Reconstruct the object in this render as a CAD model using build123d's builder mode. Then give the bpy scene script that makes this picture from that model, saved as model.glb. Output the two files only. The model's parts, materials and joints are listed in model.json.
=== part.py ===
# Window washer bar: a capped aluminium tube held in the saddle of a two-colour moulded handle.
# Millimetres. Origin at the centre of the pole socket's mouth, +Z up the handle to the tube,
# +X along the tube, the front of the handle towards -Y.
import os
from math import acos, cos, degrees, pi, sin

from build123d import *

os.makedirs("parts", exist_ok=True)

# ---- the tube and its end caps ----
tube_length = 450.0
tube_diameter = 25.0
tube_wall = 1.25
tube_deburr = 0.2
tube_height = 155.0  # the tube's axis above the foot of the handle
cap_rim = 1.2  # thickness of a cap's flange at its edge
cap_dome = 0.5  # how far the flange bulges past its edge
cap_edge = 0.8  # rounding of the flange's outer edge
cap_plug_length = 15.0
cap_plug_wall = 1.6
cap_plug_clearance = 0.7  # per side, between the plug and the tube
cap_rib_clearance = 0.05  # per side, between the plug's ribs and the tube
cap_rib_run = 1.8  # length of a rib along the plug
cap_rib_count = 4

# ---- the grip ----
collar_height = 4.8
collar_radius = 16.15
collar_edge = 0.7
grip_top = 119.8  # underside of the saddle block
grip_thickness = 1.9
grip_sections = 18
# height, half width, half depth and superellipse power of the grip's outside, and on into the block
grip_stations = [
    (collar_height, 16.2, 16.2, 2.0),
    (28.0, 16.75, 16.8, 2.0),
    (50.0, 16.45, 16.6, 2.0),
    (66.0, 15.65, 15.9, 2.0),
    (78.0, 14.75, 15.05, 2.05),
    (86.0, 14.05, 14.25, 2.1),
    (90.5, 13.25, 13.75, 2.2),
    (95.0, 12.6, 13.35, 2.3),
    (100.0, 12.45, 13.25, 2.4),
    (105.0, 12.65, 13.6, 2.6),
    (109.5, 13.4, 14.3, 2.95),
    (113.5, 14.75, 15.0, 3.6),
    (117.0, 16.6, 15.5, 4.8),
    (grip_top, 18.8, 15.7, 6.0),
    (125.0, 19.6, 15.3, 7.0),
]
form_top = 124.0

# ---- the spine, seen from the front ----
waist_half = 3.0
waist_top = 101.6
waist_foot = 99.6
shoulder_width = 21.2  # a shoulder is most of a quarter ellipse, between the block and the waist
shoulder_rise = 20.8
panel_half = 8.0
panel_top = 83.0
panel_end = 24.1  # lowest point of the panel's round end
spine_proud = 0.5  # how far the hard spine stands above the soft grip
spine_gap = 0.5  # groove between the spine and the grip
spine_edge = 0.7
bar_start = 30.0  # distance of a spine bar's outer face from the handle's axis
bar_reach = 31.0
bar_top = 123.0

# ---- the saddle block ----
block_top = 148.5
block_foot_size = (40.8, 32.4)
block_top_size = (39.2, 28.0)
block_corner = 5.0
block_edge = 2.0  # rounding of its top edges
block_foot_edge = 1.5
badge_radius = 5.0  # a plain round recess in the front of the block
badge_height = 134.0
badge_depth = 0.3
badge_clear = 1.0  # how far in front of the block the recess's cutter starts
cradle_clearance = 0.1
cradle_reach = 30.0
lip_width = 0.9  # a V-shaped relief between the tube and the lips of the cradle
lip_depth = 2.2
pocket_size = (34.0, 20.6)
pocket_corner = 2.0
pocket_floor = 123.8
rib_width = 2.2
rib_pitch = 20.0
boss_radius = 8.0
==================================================
What to do: Pick out the lines above containing the word "parts", then copy them.

Result of this task:
Reconstruct the object in this render as a CAD model using build123d's builder mode. Then give the bpy scene script that makes this picture from that model, saved as model.glb. Output the two files only. The model's parts, materials and joints are listed in model.json.
os.makedirs("parts", exist_ok=True)